One important design trick:
ControlNet often starts with “zero contribution” so it doesn’t break the base model initially.
This is commonly done via layers initialized so residual output starts near zero, then training learns to “turn on” the control influence.
Result:
the base model keeps its general capability
ControlNet learns “how to enforce structure”
(9) Skeleton “movement” and joint constraints
For video:
“movement” comes from you providing a sequence of control maps over frames:
frame1_pose, frame2_pose, ... frameN_pose
ControlNet conditions each frame (or each frame’s denoising process) on that frame’s pose map
So motion is driven by input control maps per frame.
Can ControlNet enforce biomechanical constraints (like “hand can only move in certain angles”)?
Not explicitly like a physics engine or kinematic solver.
However, it can follow the skeleton/pose map you give it.
It may produce plausible anatomy because the base model learned strong priors from real data.
If you need strict joint-angle constraints:
enforce them BEFORE ControlNet (pose generation/cleanup step)
e.g., use a rig/IK system, clamp angles, smooth trajectories, then feed the corrected pose maps into ControlNet
So the constraint is usually handled upstream; ControlNet is the follower, not the rule-set.
10) Compatibility (similar to LoRA)
ControlNet is also architecture-specific:
A ControlNet trained for SD1.5 is not directly compatible with SDXL (layer shapes and block structure differ).
It works best with the intended base family/checkpoint.
Short recap
ControlNet adds a parallel branch that turns a control_map (pose/edges/depth/seg) into multi-scale delta feature maps.
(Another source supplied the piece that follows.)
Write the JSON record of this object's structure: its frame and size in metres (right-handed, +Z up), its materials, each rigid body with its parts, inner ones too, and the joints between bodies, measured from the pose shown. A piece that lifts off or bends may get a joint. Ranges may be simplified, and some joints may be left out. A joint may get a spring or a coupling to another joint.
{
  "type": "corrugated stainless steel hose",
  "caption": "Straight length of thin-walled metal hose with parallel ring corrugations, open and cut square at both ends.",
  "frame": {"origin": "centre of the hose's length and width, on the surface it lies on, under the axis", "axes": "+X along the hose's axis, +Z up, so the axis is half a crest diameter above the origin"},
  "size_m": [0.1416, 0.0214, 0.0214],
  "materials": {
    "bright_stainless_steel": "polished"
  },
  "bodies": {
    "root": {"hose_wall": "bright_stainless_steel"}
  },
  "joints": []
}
These deltas must match the U-Net’s internal tensor shapes because they’re injected by addition into U-Net blocks. Timestep t is included because it represents noise level; the “right” control influence differs early vs late denoising. Skeleton movement is not diffusion time; it comes from per-frame control maps in video. Joint limits aren’t explicitly enforced; that’s usually an upstream kinematics/rigging job.